Le feu vert de l’Etat français tombe quelques jours avant le départ de François Hollande de l’Elysée. Est-ce que c’est une simple coïncidence ?

Nous constatons que cinq ans d’efforts de notre part n’ont pas amené de résultat durant ces cinq années et que c’est en fin de mandat que les choses semblent se débloquer. Je dis bien semblent se développer, parce que là aussi, nous avons été très souvent échaudés. Mais ce que je peux souhaiter, c’est que ce geste du côté des autorités françaises va appeler un geste équivalent du côté des autorités marocaines pour débloquer la situation côté marocain aussi. Parce que la vérité de mon père se trouve aussi bien en France qu’au Maroc et ça fait maintenant, près de quinze ans, que les autorités marocaines ne répondent pas aux commissions rogatoires des juges d’instruction français. Donc j’espère qu’à ce geste français va correspondre un geste marocain pour avancer dans la recherche de la vérité.

Est-ce qu’avant son départ François Hollande voudrait soulager sa conscience ?
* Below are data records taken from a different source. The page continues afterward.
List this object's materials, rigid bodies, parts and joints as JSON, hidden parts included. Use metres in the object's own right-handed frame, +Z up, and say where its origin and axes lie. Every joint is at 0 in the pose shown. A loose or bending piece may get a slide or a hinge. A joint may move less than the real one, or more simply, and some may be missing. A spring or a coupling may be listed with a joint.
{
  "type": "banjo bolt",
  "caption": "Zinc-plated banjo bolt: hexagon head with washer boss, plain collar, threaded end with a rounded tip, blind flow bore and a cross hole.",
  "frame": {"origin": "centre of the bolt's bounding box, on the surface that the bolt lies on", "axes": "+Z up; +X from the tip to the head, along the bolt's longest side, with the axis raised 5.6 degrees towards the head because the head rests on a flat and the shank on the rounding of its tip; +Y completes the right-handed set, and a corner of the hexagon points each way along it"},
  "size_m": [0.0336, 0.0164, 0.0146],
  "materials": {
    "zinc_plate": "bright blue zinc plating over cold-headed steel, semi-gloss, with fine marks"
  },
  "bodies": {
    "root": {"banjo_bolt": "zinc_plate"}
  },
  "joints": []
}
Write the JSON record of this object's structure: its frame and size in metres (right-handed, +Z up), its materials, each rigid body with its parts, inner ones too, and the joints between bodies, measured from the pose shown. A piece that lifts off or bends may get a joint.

Je ne sais pas ce qu’il pourrait avoir sur la conscience. En tout cas, il est certain que pendant cinq ans il n’a pas répondu à nos demandes. Par deux fois, le président du Comité pour la vérité sur l’enlèvement de Mehdi Ben Barka, le magistrat Louis Jouannet, a écrit au président Hollande pour solliciter une audience et il n’a reçu aucune réponse. Alors est-ce que c’est peut-être cela qui a fait que le président Hollande fasse ce geste ? Je ne sais pas.

La Commission sur le secret-défense a donné son accord, mais le ministre Le Drian ne l’a pas encore donné. Or, il quitte ses fonctions dans quelques jours, la semaine prochaine. Est-ce que vous êtes inquiet ?

Jusqu’à présent, le ministre a suivi l’avis de la Commission. Il n’y a pas de raison pour que cette fois-ci il ne le fasse pas.